Many customers ask for advice on how best to pick and store their apples, so we've had great fun compiling our Top Tips to make the most of your apple and fruit harvest...
1. Only Harvest When The Apples Are Ripe
Apples can be harvested from July to October. Early apple varieties are usually ready to pick from late July into September and these should be eaten immediately as they don't keep for very long. Most other varieties will be ready to pick from late September, early October and will need further storage to ensure they are in their peak condition. It is possible to predict when your apples will ripen - this is usually calculated as 135 to 180 days following pollination.

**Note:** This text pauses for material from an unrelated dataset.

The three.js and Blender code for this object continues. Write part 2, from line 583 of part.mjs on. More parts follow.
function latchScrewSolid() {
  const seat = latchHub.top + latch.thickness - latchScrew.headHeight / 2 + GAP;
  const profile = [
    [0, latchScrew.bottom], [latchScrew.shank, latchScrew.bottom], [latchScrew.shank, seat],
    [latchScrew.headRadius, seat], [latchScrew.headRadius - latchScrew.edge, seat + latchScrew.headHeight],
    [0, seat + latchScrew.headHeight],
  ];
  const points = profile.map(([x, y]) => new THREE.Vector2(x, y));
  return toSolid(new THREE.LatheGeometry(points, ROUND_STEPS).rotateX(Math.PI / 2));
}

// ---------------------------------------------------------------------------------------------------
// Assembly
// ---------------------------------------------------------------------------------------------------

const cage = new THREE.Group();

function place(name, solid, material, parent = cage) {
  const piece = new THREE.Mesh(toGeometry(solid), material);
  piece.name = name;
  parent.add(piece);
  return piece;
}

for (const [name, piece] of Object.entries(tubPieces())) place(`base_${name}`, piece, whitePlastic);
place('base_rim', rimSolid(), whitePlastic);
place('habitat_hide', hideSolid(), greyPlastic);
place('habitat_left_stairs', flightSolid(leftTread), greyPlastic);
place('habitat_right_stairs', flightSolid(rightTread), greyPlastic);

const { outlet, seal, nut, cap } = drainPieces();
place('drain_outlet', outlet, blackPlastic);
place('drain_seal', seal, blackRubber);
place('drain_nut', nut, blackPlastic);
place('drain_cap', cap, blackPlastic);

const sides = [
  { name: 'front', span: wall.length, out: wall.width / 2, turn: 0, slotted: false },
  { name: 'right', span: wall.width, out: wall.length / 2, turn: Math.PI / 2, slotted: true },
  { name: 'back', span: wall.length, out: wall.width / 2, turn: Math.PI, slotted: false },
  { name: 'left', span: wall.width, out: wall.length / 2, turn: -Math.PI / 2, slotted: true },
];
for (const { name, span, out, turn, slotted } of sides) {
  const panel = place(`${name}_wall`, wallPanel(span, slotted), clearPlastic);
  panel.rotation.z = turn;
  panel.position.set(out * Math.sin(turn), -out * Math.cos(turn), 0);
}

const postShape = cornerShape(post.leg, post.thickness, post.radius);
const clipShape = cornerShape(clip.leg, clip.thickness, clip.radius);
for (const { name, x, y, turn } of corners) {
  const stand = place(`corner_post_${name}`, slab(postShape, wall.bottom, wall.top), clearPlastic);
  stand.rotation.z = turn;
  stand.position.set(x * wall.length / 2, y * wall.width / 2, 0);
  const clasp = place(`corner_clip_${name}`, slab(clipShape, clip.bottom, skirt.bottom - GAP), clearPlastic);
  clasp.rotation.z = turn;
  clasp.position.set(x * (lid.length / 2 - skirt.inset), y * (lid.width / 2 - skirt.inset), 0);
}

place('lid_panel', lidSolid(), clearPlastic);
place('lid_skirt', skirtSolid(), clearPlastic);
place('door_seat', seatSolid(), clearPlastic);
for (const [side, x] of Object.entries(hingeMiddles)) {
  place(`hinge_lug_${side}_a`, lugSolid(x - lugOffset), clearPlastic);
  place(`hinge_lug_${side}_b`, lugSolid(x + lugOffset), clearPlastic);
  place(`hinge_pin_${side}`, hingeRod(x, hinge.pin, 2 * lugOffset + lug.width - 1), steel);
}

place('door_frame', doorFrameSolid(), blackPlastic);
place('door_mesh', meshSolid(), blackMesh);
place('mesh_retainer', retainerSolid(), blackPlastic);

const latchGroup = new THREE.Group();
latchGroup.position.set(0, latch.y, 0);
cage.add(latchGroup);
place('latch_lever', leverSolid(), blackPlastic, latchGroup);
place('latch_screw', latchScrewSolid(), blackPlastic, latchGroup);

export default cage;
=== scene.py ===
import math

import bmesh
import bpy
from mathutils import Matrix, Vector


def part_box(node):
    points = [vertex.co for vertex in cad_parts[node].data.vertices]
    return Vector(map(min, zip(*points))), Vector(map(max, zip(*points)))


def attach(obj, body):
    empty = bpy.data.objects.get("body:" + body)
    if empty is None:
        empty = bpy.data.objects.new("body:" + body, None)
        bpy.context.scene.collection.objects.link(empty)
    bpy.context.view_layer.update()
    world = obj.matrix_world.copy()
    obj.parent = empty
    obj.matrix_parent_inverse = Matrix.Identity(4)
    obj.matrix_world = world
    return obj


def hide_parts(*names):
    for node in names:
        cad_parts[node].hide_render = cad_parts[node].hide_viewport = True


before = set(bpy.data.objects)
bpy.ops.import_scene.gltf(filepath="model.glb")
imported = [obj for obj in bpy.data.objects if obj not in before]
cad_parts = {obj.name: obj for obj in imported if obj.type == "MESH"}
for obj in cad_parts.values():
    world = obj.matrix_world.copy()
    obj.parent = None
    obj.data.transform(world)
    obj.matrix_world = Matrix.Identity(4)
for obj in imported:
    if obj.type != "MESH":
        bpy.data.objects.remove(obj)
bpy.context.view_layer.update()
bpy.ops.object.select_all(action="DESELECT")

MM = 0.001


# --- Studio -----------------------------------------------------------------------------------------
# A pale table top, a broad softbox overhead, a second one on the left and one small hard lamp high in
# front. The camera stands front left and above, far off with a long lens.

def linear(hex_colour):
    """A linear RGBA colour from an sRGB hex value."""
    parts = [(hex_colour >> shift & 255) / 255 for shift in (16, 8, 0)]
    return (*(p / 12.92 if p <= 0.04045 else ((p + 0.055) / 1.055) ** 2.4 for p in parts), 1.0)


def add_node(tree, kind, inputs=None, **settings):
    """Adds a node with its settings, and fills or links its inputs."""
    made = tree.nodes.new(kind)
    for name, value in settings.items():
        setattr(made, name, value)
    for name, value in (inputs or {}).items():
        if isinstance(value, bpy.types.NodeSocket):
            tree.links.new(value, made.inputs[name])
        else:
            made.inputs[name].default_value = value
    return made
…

A simple way to test if the apples are ready, is to pick one from the tree and slice it in half. If it isn't ripe, the pips will be white, but if it's ripe, the pips will be brown.
Apples ripen from the outside of a tree first, so you can harvest your crop in stages. To pick an apple, don't shake the tree or branch, simply cup it and gently twist. If the apple doesn't come away from the branch easily, it means that it's not yet ripe, so try to resist pulling and tugging vigorously as this may damage any fruiting spurs and you risk reducing next year's crop. You can pick many apples by hand from the low lying branches with ease, but you may find it helpful to use an apple picker to reach those higher up.

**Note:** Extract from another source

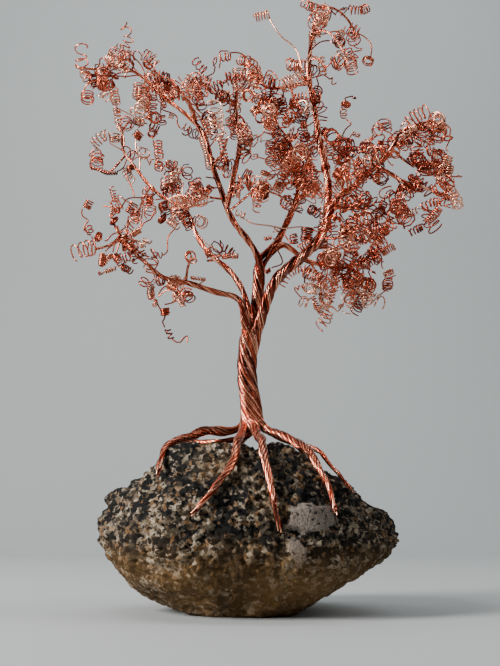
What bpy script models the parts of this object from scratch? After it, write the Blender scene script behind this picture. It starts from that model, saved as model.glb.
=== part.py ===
"""Copper wire tree on a granite rock.

Seven bundles of twisted copper wire each run in one piece: a root lies on the rock, climbs the trunk as one
strand of a seven-strand rope, leaves it as a branch and frays into twigs that end in wound coils of wire.
Three limbs (the upright one at the left, the crown's left one and the lower one at the right) are bundles of
their own that stand a hair's breadth clear of the branch they leave.
The rock is one rough boulder that stands on a worn flat underside.

Lengths are in millimetres here and become metres when a mesh is made. +Z is up, the front faces -Y, and the
origin is the middle of the rock's flat underside.
"""
import math

import bmesh
import bpy
from mathutils import Vector, noise
from mathutils.bvhtree import BVHTree

MM = 0.001

# ---- rock: its outline seen from the front (X, Z), and the faces that cut its depth ----
ROCK_CENTRE = Vector((0, 0, 30))
ROCK_OUTLINE = [(55.5, 30), (55.5, 33), (53.5, 36), (45, 38.5), (42.5, 40.5), (25, 51), (19.5, 57),
                (15.5, 59.5), (8.5, 60.5), (3, 58), (-15.5, 59), (-20.5, 60.5), (-27.5, 60.5), (-33, 60),
                (-34.5, 57), (-35.5, 54), (-41, 50), (-45, 48.5), (-47.5, 45.5), (-59, 44.5), (-60, 43),
                (-55, 38), (-57.5, 34), (-58.5, 30), (-57.5, 26), (-54, 20.5), (-41, 6.5), (-30, 1),
                (-20, -1.5), (0, -3), (14, -1.5), (25.5, 5), (35, 11.5), (49, 18), (53.5, 22.5)]
ROCK_FACES = [  # azimuth and elevation of the face's normal in degrees, distance from the rock's centre
    (270, 38, 39), (268, -4, 41), (272, -48, 37), (218, 32, 44), (222, -16, 49), (228, -50, 41),
    (318, 30, 42), (318, -10, 47), (312, -48, 41), (90, 40, 37), (92, -2, 39), (88, -50, 36),
    (46, 28, 45), (44, -28, 46), (134, 28, 45), (136, -30, 46)]
ROCK_EDGE = 18          # how crisply the faces meet
CRAG = 1.6              # height of the broken lumps on the rock
CRAG_SIZE = 13          # and the distance between them
ROCK_STEPS = 32         # steps round the rock
ROCK_LEVELS = 16        # levels from its underside to its top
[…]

Choosing a suitable picker depends on the size of your tree and the abundance of your harvest. There are lots of different options to choose from on the market but one of the best we have discovered is a clever telescopic apple picker. This ingenious tool features a lightweight, extending aluminum pole that can reach up to 2.4m, allowing you to reach the top branches.
Once picked, don't throw your apples into your trug or basket, or they will bruise and go bad more quickly. Instead, place them gently into your container and be sure not to pile them too high. The best way to avoid over piling and crushing or bruising the apples, is to use a wide, flat bottomed trug or natural wicker basket.
4. Sort Your Fruit
Sort your gathered fruit and remove any bruised or damaged ones to prevent contamination of the good apples. Select for storage, only those fruit that have reached maturity but are not quite fully ripe. A mature apple is full-sized and has a sweet flavour. It should have a greenish-yellow undercolor and will be crisp and firm. Try to avoid including over-ripe fruit which detaches too easily from the tree and which has a completely yellow undercolor, with a softened flesh, and quite a mellow flavor. This fruit will break down rapidly in storage and you will risk contaminating the rest of the crop.
5. Prepare Your Apples
To keep the chosen fruit in tip top condition, wash and dry them and ideally wrap them in newspaper. If you have the time and inclination, wrapping each apple individually with newspaper will help them to last longer through the winter!
Apples can last for several months if stored somewhere like a garage or shed where it's cool, dark, well ventilated and ideally, frost free. To prevent spoiling, ensure the apples are stored in a single layer and not touching. It's best to store them in a specially designed apple store which has ideally placed slatted shelving to encourage good air circulation.
7. Check On Your Fruit Through The Winter
Be sure to check on your stock through the winter and ensure that the apples are not freezing in cold conditions. Freezing is deadly to apples as it ruptures all of their cells and turns your lovely fruit into one large bruise overnight.
8. Don't Store Apples Near Potatoes
Apples and potatoes should never be stored close together and ideally, not in the same room. As they age, potatoes release an ethylene gas, which hastens fruit ripening and will make your apples spoil faster. If you can store the fruit and root vegetables separately, they will keep in good condition. To store your potatoes separately and keep them fresh, we recommend using a traditional, natural willow Potato Hopper. Or if you have quite a quantity, it's best to store them in a breathable Jute Sack or a storage bag that features blackout lining to prevent aging.
...and finally. Don't forget to be generous and leave some apples on the tree for wild birds and local wildlife to enjoy!